Fall is here and there are plenty of signs beyond the date on the calendar. The days are shorter, the nights are cooler, the stars seem brighter and we have started fall dry land training runs! Here in Wisconsin, the temperatures are dipping into the 40s by morning so we are taking advantage of the coolness to harness up and run ahead of the 4-wheeler for a few miles early in the morning. We see that the leaves on the trees are beginning to turn bright colors and we’ve noticed big long yellow vehicles with lots of windows going past our kennel. Happy children are looking out the windows. I believe these exceptionally big motorized boxes are called school busses! I’ve never ridden in one, have you? School starting is a sure sign of fall!
I was very happy to receive the first issue of Mush On Vol 2. I like to see how children are learning through Iditarod. I noticed the story about the Arch Deacon of the Yukon, Hudson Stuck. I checked the kennel library and much to my delight there was a copy of Ten Thousand Miles with a Dog Sled by Hudson Stuck on the shelf. On a lazy afternoon, I flipped the book open to a chapter about the beautiful northern lights.
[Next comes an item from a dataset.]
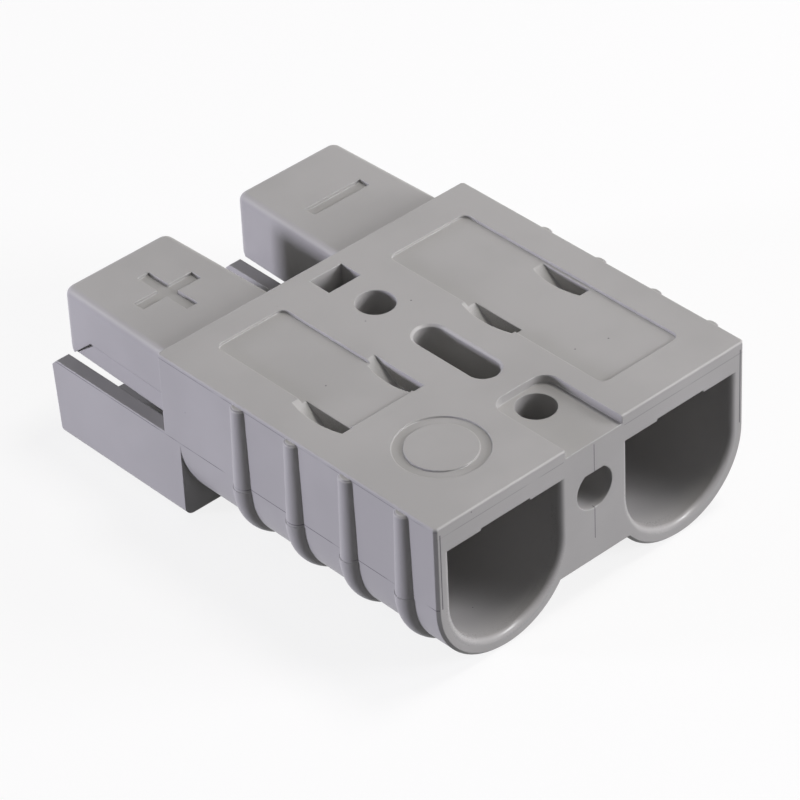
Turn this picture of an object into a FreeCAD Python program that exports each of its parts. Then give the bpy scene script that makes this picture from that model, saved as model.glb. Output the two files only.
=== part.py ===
import FreeCAD, Part
import math
import os

import Sketcher

# Genderless two-pole power connector housing with its two contact springs.
# X runs across the poles, Y towards the mating end, Z up with the marked side on top.
# The origin is the middle of the part's footprint, on the surface that it rests on.
# Inside each body, Y starts at the wire end, and the Placement moves it to the origin.

# name, millimetres (or a count), what it sets
SIZES = [
    ("total_length", 48.4, "wire end to the front of the sleeves"),
    ("body_length", 33.5, "wire end to the mating face"),
    ("body_height", 16.0, "resting surface to the top face"),
    ("pole_spacing", 19.8, "between the two barrel centres"),
    ("barrel_radius", 7.55, "round underside of a barrel"),
    ("web_bottom", 3.25, "underside of the web between the barrels"),
    ("corner_chamfer", 0.25, "upright corners of the body and rims of the barrels"),
    ("top_edge_radius", 0.2, "rim of the top face"),
    ("socket_wall", 1.45, "wall of a barrel round its wire socket"),
    ("socket_roof", 2.7, "top face to the flat roof of a wire socket"),
    ("socket_depth", 13.6, "length of a wire socket"),
    ("socket_relief_rise", 0.2, "relief along the middle of the roof"),
    ("socket_relief_width", 5.4, "width of that relief"),
    ("socket_mouth_radius", 0.5, "bell mouth of a wire socket"),
    ("channel_wall", 0.8, "flank of a tongue to its contact channel"),
    ("channel_floor", 5.5, "floor of the contact channel"),
    ("channel_roof_drop", 4.4, "top face to the channel's roof, where the spring seats"),
    ("tongue_front", 48.2, "wire end to the tip of the tongues"),
    ("tongue_gap_root", 7.0, "between the two tongues at the mating face"),
    ("tongue_gap_tip", 7.9, "between the two tongues at their tips"),
    ("tongue_inset_root", 1.45, "tongue side behind the body side at the mating face"),
    ("tongue_inset_tip", 1.85, "tongue side behind the body side at the tip"),
    ("tongue_step", 1.5, "top face of the body to that of the tongues"),
    ("tongue_clearance", 0.1, "mid-plane to the underside of the tongues"),
    ("tongue_edge_radius", 0.8, "rounded top edges of the tongues"),
    ("tongue_corner_radius", 1.0, "upright front corners of the tongues"),
    ("tongue_lip_chamfer", 0.85, "chamfer under the tip"),
    ("tongue_lip", 1.7, "lip that closes the spring bed at the tip"),
    ("flank_height", 2.1, "underside of a tongue to the ledge along its outer flank"),
    ("flank_depth", 0.6, "how far the flank steps in under the ledge"),
    ("flank_reach", 44.8, "wire end to where the ledge ramps down"),
    ("flank_ramp", 2.4, "length of the ramp that closes the flank"),
    ("flank_foot", 0.2, "lower edge of the flank behind the tongue side"),
    ("sleeve_root", 2.2, "how far a sleeve reaches back under the body"),
    ("sleeve_gap", 4.3, "between the two sleeves"),
    ("sleeve_outer_wall", 1.35, "outer wall of a sleeve"),
    ("sleeve_inner_wall", 1.28, "inner wall of a sleeve"),
    ("sleeve_floor", 1.4, "floor of a sleeve"),
    ("sleeve_cavity_root", 0.5, "how far its cavity reaches back under the body"),
    ("sleeve_edge_radius", 0.9, "rounded lower edges of the sleeves"),
    ("sleeve_front_chamfer", 0.9, "front of the sleeve walls at the mid-plane"),
    ("sleeve_front_lean", 0.5, "lower edge of the sleeve front behind its upper edge"),
    ("sleeve_front_rim", 0.25, "outer rim of the sleeve front"),
    ("rib_count", 4, "grip ribs on each side"),
    ("rib_first", 3.85, "wire end to the first rib"),
    ("rib_pitch", 6.5, "from rib to rib"),
    ("rib_radius", 1.0, "half-round section of a rib"),
    ("rib_proud", 0.73, "how far a rib stands out"),
    ("rib_top_drop", 0.25, "top face to the flat top of a rib"),
    ("rib_top_chamfer", 0.18, "rim of the flat top of a rib"),
    ("rib_root", 0.4, "how deep a rib is rooted in the body side"),
    ("rib_tip_radius", 0.83, "radius of a rib at its flat top"),
    ("rib_step", 0.07, "step in the ribs at the parting line"),
    ("rib_fade", 1.2, "centre of a rib's bend outside the barrel's centre"),
    ("mount_spacing", 19.1, "between the two mounting holes"),
    ("mount_first", 6.6, "wire end to the first mounting hole"),
    ("mount_diameter", 3.55, "mounting holes"),
    ("mount_pocket_width", 6.4, "sunk pocket round the first mounting hole"),
    ("mount_pocket_length", 8.8, "length of that pocket"),
    ("mount_pocket_depth", 0.8, "depth of that pocket"),
    ("mount_pocket_corner", 1.5, "inner corners of that pocket"),
    ("slot_width", 2.9, "long slot between the mounting holes"),
    ("slot_rear", 11.3, "wire end to the near end of the slot"),
    ("slot_front", 20.5, "wire end to the far end of the slot"),
    ("slot_rim", 0.2, "chamfer round the slot"),
    ("window_width", 3.6, "square window by the mating end"),
    ("window_length", 2.45, "length of that window"),
    ("window_setback", 1.55, "mating face to the window"),
    ("web_hole_radius", 2.0, "round hole in the wire end of the web"),
    ("web_hole_height", 10.45, "height of its centre"),
    ("web_hole_flat", 1.7, "centre to the flat on its upper side"),
    ("web_hole_depth", 3.6, "depth of that hole"),
    ("panel_depth", 0.25, "sunk label panels on the top face"),
    ("panel_corner", 0.8, "corners of the label panels"),
    ("left_panel_outer", 13.4, "outer side of the positive pole's panel"),
    ("left_panel_inner", 5.9, "inner side of that panel"),
    ("left_panel_rear", 14.5, "wire end to that panel"),
    ("left_panel_front", 30.7, "wire end to the far end of that panel"),
    ("right_panel_outer", 14.2, "outer side of the negative pole's panel"),
    ("right_panel_inner", 5.2, "inner side of that panel"),
    ("right_panel_rear", 4.2, "wire end to that panel"),
    ("right_panel_front", 29.8, "wire end to the far end of that panel"),
    ("ring_across", 9.7, "centre of the plain ring on the positive pole"),
    ("ring_along", 7.45, "wire end to the centre of the ring"),
    ("ring_outer_radius", 4.05, "outer edge of the ring"),
    ("ring_inner_radius", 3.1, "inner edge of the ring"),
    ("ring_depth", 0.15, "depth of the ring"),
    ("scoop_rear", 14.4, "wire end to the blunt end of the scoops"),
    ("scoop_side", 14.1, "middle of the body to the outer side of the first scoop"),
    ("scoop_spacing", 7.9, "between the two scoops of a pole"),
    ("scoop_pole_spacing", 18.95, "between the scoops of one pole and those of the other"),
    ("scoop_length", 6.0, "length of a scoop at the top face"),
    ("scoop_width", 1.15, "width of a scoop at its blunt end"),
    ("scoop_bow", 0.5, "how far the outer side of a scoop bows out"),
    ("scoop_floor", 3.2, "length of a scoop at its floor"),
    ("scoop_depth", 1.7, "depth of a scoop"),
    ("sign_across", 9.72, "middle of the body to the polarity signs"),
    ("sign_along", 41.25, "wire end to the polarity signs"),
    ("sign_length", 6.4, "length of the strokes of the signs"),
    ("sign_stroke", 1.25, "width of the strokes"),
    ("sign_depth", 0.3, "depth of the signs"),
    ("spring_side_gap", 0.5, "between a contact spring and the channel's side"),
    ("spring_thickness", 0.45, "thickness of a contact spring"),
    ("spring_rear", 19.0, "wire end to the spring's anchor tab"),
    ("spring_tab", 0.8, "height of the anchor tab"),
    ("spring_bend", 29.0, "wire end to where the spring leaves the roof"),
    ("spring_span", 16.2, "length of the bowed part"),
    ("spring_sag", 1.4, "how far the bow hangs below the roof"),
    ("spring_tip_gap", 0.3, "free tip below the roof"),
    ("spring_clearance", 0.12, "round the anchor tab in its notch"),
]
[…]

I remember seeing the northern lights in Alaska before I moved to Wisconsin. Stuck’s description of the colorful electric sky brought back memories for me.
Some of you have perhaps never personally seen the northern lights but by reading what Stuck wrote describing the northern lights he’s seen; you might get the picture. Here’s a short segment from chapter XIII of Ten Thousand Miles with a Dog Sled. Let your imagination create the scene Arch Deacon Stuck describes.
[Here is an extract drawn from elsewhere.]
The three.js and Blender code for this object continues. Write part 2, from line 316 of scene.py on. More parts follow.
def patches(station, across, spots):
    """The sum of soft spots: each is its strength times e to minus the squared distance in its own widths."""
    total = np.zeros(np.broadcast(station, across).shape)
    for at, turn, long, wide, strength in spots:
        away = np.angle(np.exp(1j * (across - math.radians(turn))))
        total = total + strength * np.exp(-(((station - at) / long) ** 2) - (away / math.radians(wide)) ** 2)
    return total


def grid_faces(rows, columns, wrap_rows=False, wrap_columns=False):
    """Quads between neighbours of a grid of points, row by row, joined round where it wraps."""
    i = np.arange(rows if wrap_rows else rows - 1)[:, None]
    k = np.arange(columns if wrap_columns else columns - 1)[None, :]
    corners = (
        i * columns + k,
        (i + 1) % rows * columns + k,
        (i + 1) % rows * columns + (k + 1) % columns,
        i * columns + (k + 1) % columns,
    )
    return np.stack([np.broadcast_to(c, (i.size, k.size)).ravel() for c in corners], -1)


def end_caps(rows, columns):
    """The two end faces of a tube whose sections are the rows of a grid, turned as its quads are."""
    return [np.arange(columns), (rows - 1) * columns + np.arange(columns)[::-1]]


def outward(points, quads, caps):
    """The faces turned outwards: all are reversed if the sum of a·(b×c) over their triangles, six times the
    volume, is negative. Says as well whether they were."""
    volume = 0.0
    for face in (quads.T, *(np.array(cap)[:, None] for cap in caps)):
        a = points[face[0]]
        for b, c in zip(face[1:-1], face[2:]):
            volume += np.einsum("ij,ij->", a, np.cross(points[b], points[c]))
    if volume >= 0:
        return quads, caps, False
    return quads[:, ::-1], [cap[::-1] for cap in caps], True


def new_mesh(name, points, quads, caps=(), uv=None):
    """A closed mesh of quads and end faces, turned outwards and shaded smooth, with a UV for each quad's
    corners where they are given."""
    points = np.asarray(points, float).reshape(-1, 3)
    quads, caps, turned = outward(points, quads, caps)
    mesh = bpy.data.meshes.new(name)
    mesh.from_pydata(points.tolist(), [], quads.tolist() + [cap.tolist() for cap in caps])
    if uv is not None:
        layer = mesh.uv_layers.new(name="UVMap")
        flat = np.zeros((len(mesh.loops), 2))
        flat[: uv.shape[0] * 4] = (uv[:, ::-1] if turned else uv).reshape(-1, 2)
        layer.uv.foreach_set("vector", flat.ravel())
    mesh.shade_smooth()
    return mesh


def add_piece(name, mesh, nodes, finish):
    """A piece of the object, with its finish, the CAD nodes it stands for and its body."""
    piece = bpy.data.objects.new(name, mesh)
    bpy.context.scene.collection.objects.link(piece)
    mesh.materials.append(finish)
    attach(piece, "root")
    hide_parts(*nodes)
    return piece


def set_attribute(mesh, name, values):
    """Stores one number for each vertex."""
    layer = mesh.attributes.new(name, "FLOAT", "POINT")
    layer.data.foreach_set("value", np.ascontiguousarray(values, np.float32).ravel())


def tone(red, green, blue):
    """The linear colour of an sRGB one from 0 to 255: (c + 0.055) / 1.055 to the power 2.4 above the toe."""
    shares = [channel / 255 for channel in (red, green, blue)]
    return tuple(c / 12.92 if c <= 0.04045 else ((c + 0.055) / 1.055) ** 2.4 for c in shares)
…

From Chapter XIII – The Northern Lights
“It began by an exquisite and delicate weaving of fine fluorescent filaments of light in and out among the stars until a perfect network was formed, like lace amidst diamonds, first in one quarter of the heavens, then in another, then stretching and weaving its web right across the sky. For an hour or more the ceaseless extension and looping of these infinitely elastic threads of light went on with constant variations in their brilliance and never an instant’s cessation of motion.” Later in the chapter, Arch Deacon Stuck says, “Some claim to have heard frequently and unmistakably a swishing sound accompanying the movement of the aurora, and there are some who claim to have detected an odor accompanying it.” Stuck says that he has never experienced hearing or smelling the northern lights even at the peak of their activity.
Considering that the “lights” are the result of collisions between gaseous particles in the earth’s atmosphere and charged particles from the sun’s atmosphere, it seems they might make noise upon colliding. Smell? Well considering that we dogs have really powerful sniffers, we’d know if they had an odor. What about feeling something like static electricity? The Arch Deacon of the Yukon never mentioned that in his description of the aurora.
Students, here’s your challenge. Using the photos of the northern lights captured 1 minute apart during the Jr. Iditarod at Cantwell in 2015, describe the scene in detail so that someone who hasn’t seen the pictures or seen the aurora might fully appreciate how spectacular and lively the aurora can be. The three photos show how dynamic the northern lights can be in a very short period of time. Or, you could decide to paint a picture with words of one of your favorite spots in nature.
Whichever you choose, try to include all of the senses – sight, smell, touch, hearing and taste in your description. Have fun following Hudson Stuck down the trail of vivid descriptive writing!